THE EXERCISE: Filter the data for lines with the word "that", then copy every line so identified.

RECORDS TO PROCESS:
## Start
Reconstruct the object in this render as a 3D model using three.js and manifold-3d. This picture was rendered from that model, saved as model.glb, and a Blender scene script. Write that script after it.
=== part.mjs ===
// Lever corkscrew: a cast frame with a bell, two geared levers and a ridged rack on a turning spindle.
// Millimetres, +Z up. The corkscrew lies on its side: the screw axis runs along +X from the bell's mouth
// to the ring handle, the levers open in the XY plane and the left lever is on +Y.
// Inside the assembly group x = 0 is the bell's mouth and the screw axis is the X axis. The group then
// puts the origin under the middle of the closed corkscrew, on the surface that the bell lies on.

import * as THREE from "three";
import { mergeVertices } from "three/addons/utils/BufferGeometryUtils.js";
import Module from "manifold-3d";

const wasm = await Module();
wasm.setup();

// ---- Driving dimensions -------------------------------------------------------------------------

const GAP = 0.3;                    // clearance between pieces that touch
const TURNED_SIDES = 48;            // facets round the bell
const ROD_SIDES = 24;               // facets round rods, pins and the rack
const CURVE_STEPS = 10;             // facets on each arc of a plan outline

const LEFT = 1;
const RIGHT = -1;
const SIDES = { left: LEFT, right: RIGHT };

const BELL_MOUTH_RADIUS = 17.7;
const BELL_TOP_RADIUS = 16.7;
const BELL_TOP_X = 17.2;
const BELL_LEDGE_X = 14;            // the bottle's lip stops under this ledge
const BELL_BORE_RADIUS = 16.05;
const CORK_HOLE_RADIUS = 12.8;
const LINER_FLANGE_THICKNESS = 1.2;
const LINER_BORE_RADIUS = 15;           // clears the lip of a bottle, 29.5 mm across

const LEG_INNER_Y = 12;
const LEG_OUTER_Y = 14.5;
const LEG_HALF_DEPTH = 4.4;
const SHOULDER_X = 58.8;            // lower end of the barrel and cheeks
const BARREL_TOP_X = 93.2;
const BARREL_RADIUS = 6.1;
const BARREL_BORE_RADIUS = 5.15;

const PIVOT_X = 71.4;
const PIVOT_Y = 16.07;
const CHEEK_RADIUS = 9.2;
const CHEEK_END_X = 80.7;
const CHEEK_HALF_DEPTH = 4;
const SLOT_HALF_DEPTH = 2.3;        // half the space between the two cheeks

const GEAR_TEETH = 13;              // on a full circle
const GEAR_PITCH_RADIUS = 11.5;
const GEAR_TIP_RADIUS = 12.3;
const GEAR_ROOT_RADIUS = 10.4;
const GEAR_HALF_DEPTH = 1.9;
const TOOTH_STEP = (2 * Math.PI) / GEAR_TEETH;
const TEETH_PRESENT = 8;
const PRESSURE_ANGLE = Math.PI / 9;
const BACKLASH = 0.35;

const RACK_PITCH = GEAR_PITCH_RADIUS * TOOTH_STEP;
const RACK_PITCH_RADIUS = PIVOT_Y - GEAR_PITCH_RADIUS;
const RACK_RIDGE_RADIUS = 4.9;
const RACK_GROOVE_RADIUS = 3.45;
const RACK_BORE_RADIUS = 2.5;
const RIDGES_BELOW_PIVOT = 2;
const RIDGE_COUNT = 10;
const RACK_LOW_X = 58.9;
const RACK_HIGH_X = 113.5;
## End
## Start
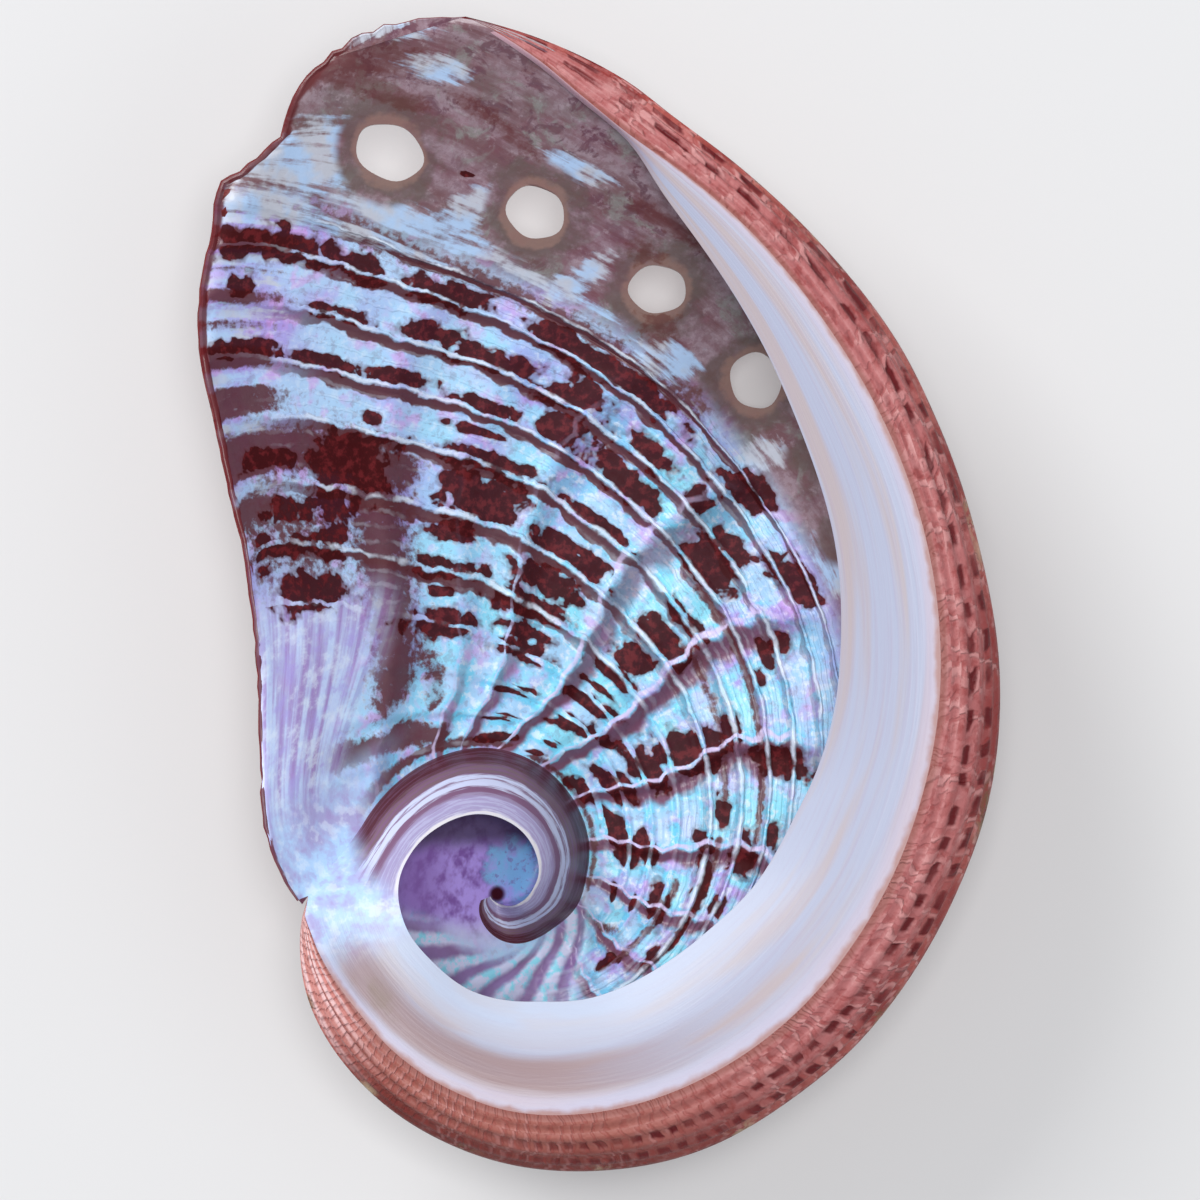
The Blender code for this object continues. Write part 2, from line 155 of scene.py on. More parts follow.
## End
COMPLETE ANSWER:
Reconstruct the object in this render as a 3D model using three.js and manifold-3d. This picture was rendered from that model, saved as model.glb, and a Blender scene script. Write that script after it.
// puts the origin under the middle of the closed corkscrew, on the surface that the bell lies on.
const GAP = 0.3;                    // clearance between pieces that touch